Hay momentos de la vida en que el presente se lentifica tanto que pasado y futuro parecieran tocarse. Quienes hemos vivido esa experiencia sabemos que se tiene la sensación de estar cruzando un umbral temporal en el que la existencia se hace total y con ella la conciencia, como si por unos instantes intuyésemos a cabalidad el guion de nuestra película. Un pensamiento atrevido cruza entonces la frágil razón y entendemos que estamos en uno de los goznes del tiempo en que la hoja batiente que somos se abre al misterio…

¿No somos acaso el más fascinante y arcano símbolo? ¿Quién podría afirmar sin soberbia que se conoce tan cabalmente que ni un ápice de su alma le es extraño? ¿Dónde vive aquel que no tiene dudas sobre sí y está habitado solo de meridianas certezas? Cuando expreso mi interioridad, ¿estoy seguro de ser absolutamente comprendido, incluso por aquellos que mejor me conocen, o tal vez seamos los eternos huéspedes de la niebla? Cada uno es un sigilo, palabra que nos devuelve a su raíz latina sigillum, ‘sello’, lo que subyace oculto tras la estampa simbólica.
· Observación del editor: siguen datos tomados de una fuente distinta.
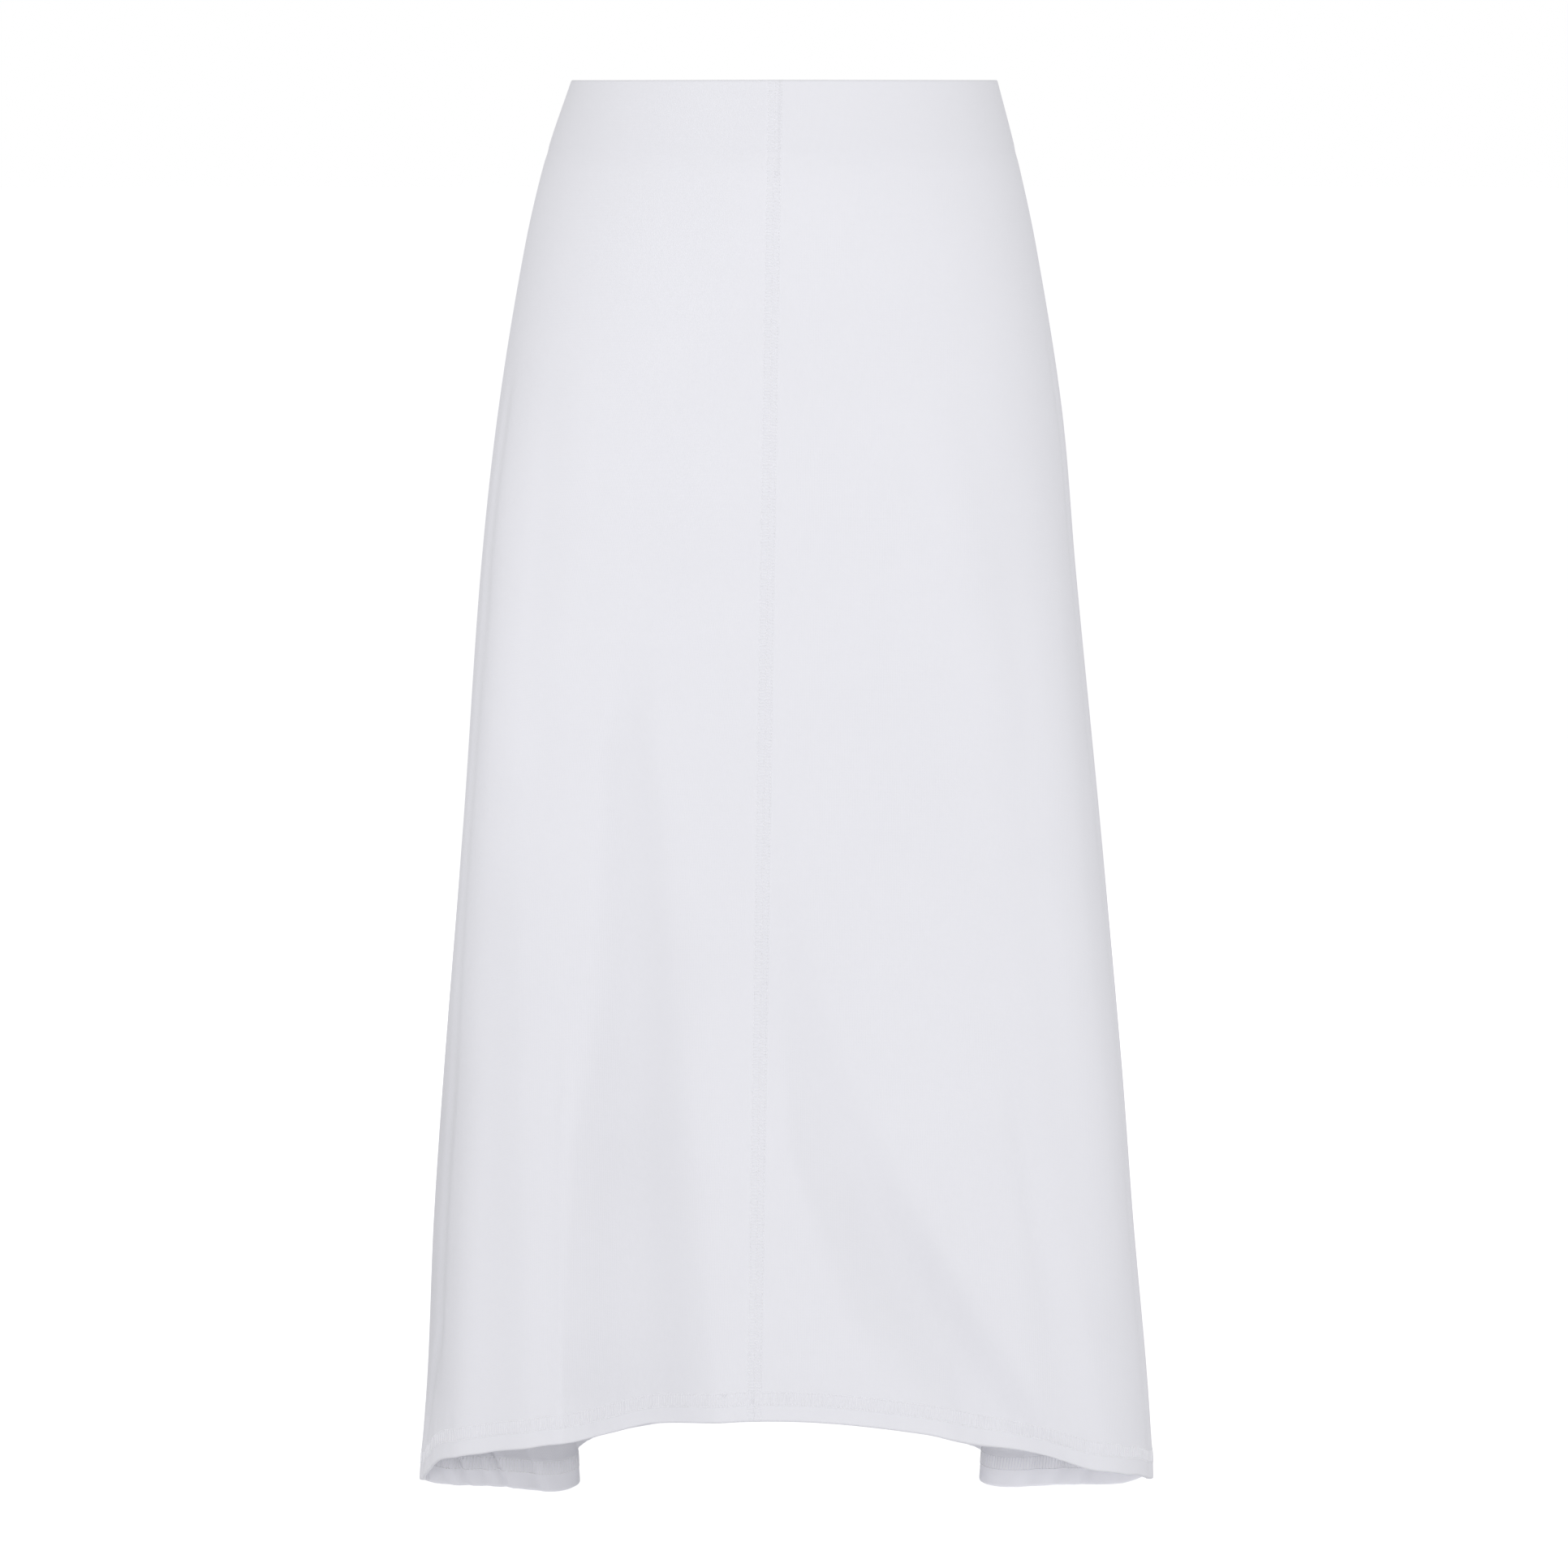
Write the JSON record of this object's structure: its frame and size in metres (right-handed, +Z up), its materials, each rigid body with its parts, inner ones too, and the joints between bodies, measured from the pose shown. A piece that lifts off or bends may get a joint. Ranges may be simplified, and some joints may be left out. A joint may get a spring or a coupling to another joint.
{
  "type": "skirt",
  "caption": "White A-line midi skirt in stretch jersey, hollow as worn, with a plain doubled waistband, a centre front seam and a curved hem that is longer at the back.",
  "frame": {"origin": "centre of the waist opening, level with the top edge of the waistband", "axes": "+Z up, -Y to the front of the garment, +X to the viewer's right when facing the front"},
  "size_m": [0.4564, 0.305, 0.877],
  "materials": {
    "jersey": "matte white cotton stretch jersey, fine vertical knit wales, soft hand",
    "thread": "white textured polyester sewing thread, slightly brighter than the cloth"
  },
  "bodies": {
    "root": {"waistband_front_left": "jersey", "waistband_front_right": "jersey", "waistband_back": "jersey", "front_left_panel": "jersey", "front_right_panel": "jersey", "back_right_panel": "jersey", "back_left_panel": "jersey"}
  },
  "joints": []
}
Siendo nosotros tal potencia sígnica, debemos creer —como decía Novalis— que «es en nosotros, y no en otra parte, donde se halla la eternidad de los mundos, el pasado y el futuro». Somos un misterio que se renueva a cada instante. Escribir desde ese logos supone la posibilidad de otorgar al lenguaje posibilidades incluso insospechadas. Cuando la palabra es arropada por el enigma, se hace luminosa. Decíamos más arriba que hemos perdido la intimidad del mundo, pero también la del verbo, al punto de que los poderosos signos de ayer son apenas una curiosidad intelectual hoy.

Si por un momento tomáramos conciencia de la antigua majestad de las palabras y nos dejásemos arrebatar hacia lo alto por el sentir y vigor de aquellas, entenderíamos que hay un punto en el que el verbo y el ser son una sola cosa, al extremo de que sería imposible traicionar el amar desdiciéndolo porque todo el amor cabría en un solo signo, elegido para invocar fecundamente, al pronunciarlo, al ser amado. Esta era la esencia del fiat genesíaco.

¿Por qué y para qué escribir desde el misterio? Porque somos arcano indescifrable. Para invocar y convocar mundos increados tan imposibles que su sola sospecha es ya poética. Escribir desde el misterio es un acto de fe. Creer en lo que no tiene posibilidad de ser más que en la fragilidad de la imaginación, y hacerlo con la convicción de que ese sigilo será en otros y para siempre un sello sobre su voluntad, supone haber comprendido finalmente que lo mistérico es inexorablemente fecundo.

Sé que al concebir la escritura de este modo me alejo cada vez más de los cánones y enfoques prototípicos, y poco me importa, pues no escribo porque sea un poeta o un escritor. Alguna vez fue así, ciertamente, y ya no… Ahora busco otro norte que la literatura ya no podrá darme, pero que las palabras aún me dejan intuir, un viaje en el que estas todavía son testigos de algo que ya no cabe en ellas. Vivo en la humildad de saber que toda la potencia verbal es pobre para decir el tono exacto de cierta luz que brilla en el alma. Hay un amor para el que ya no hay verbo posible… solo el anhelo de la belleza más alta.